Lucia Opreanu - Miss Jones Meets Mr Darcy: Twentieth-Century Avatars of Jane Austen’s Protagonists in Bridget Jones’s Diary
(pag. 83-96)
Jane Austen’s work has inspired an impressive number of intertextual projects, few of which have generated as many controversies as Helen Fielding’s Bridget Jones’s Diary and Bridget Jones: The Edge of Reason. The present paper will neither engage in the debates concerning Fielding’s allegiance to or betrayal of feminist ideals, nor discuss her novels’ questionable artistic merits, but will focus instead on the intricate layers of intertextuality at work in the creation of the two main protagonists. If as far as the two plots are concerned Fielding’s borrowings from Pride and Prejudice and Persuasion are relatively straightforward, the portraits of Bridget Jones and Mark Darcy are the result of quite complex fusions that go beyond Austen’s Elizabeth Bennet and Mr Darcy to comprise various other characters belonging to a wider array of texts.

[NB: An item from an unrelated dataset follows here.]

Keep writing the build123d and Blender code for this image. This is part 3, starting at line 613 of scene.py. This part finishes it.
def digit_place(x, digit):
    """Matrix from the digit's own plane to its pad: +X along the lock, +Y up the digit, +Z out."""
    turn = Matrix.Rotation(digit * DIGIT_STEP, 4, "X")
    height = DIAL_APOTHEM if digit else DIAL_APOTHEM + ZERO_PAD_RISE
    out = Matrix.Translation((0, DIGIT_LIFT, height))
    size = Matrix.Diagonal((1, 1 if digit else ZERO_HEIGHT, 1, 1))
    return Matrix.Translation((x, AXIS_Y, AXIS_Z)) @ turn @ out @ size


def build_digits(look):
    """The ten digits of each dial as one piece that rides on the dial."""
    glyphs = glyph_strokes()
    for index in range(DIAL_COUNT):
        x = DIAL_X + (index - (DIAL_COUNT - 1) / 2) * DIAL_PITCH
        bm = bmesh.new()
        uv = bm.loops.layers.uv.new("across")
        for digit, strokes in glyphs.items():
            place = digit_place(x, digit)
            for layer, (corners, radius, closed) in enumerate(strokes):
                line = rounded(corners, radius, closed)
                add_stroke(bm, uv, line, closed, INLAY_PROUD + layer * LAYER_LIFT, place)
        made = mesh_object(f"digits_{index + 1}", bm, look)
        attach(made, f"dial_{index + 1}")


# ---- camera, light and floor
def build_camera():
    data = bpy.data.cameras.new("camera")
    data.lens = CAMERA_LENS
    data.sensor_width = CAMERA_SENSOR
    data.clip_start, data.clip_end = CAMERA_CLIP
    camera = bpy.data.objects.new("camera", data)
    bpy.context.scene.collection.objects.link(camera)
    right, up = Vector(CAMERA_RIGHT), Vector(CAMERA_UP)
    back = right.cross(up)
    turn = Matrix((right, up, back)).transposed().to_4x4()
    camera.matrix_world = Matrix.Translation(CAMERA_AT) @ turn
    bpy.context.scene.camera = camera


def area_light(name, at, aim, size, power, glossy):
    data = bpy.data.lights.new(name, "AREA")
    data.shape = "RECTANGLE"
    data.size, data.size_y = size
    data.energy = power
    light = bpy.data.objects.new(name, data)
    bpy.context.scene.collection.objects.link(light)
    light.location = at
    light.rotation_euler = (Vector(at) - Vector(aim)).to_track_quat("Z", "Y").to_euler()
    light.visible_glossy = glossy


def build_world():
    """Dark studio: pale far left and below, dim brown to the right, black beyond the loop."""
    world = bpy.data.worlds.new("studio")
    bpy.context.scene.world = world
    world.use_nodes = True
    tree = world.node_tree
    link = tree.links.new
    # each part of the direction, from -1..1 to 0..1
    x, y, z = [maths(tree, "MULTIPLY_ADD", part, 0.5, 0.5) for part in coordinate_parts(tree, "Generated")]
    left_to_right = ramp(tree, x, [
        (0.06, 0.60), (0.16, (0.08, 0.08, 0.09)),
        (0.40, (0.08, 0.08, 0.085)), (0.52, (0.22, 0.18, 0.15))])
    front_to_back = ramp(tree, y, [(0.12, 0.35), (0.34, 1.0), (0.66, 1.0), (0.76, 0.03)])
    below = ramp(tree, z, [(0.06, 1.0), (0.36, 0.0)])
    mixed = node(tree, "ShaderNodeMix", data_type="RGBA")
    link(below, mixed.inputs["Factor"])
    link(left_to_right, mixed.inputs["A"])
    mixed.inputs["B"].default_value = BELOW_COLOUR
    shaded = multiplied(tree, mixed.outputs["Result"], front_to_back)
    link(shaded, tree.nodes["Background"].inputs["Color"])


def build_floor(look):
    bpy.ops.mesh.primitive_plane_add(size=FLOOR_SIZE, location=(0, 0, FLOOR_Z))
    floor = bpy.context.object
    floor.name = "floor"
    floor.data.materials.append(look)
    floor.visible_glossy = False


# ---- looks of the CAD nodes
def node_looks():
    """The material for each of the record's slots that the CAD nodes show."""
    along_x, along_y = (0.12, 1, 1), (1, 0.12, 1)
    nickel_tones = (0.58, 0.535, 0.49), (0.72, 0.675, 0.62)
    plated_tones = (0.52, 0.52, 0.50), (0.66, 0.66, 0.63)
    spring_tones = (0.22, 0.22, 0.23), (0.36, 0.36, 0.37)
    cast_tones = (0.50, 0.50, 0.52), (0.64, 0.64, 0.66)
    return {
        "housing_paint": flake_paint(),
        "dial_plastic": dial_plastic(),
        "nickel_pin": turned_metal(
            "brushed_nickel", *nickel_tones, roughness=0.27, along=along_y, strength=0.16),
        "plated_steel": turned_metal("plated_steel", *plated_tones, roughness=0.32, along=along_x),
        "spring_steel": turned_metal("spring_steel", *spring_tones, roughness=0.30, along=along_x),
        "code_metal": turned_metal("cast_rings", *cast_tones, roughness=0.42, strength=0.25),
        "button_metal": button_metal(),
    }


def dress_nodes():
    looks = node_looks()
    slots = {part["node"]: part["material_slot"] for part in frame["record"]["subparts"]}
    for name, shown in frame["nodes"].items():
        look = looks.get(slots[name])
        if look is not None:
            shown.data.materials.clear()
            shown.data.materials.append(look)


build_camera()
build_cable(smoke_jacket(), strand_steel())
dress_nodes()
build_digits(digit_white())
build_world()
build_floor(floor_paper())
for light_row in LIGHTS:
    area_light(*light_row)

The analysis of the female protagonist will refer in turn to all Austen’s novels and include parallels with her numerous heroines, while the discussion of Fielding’s Mark Darcy will entail an incursion across media, including the nineteenth-century original as well as its most famous film version in an attempt to reveal the numerous levels of dialogic interaction established between the various texts.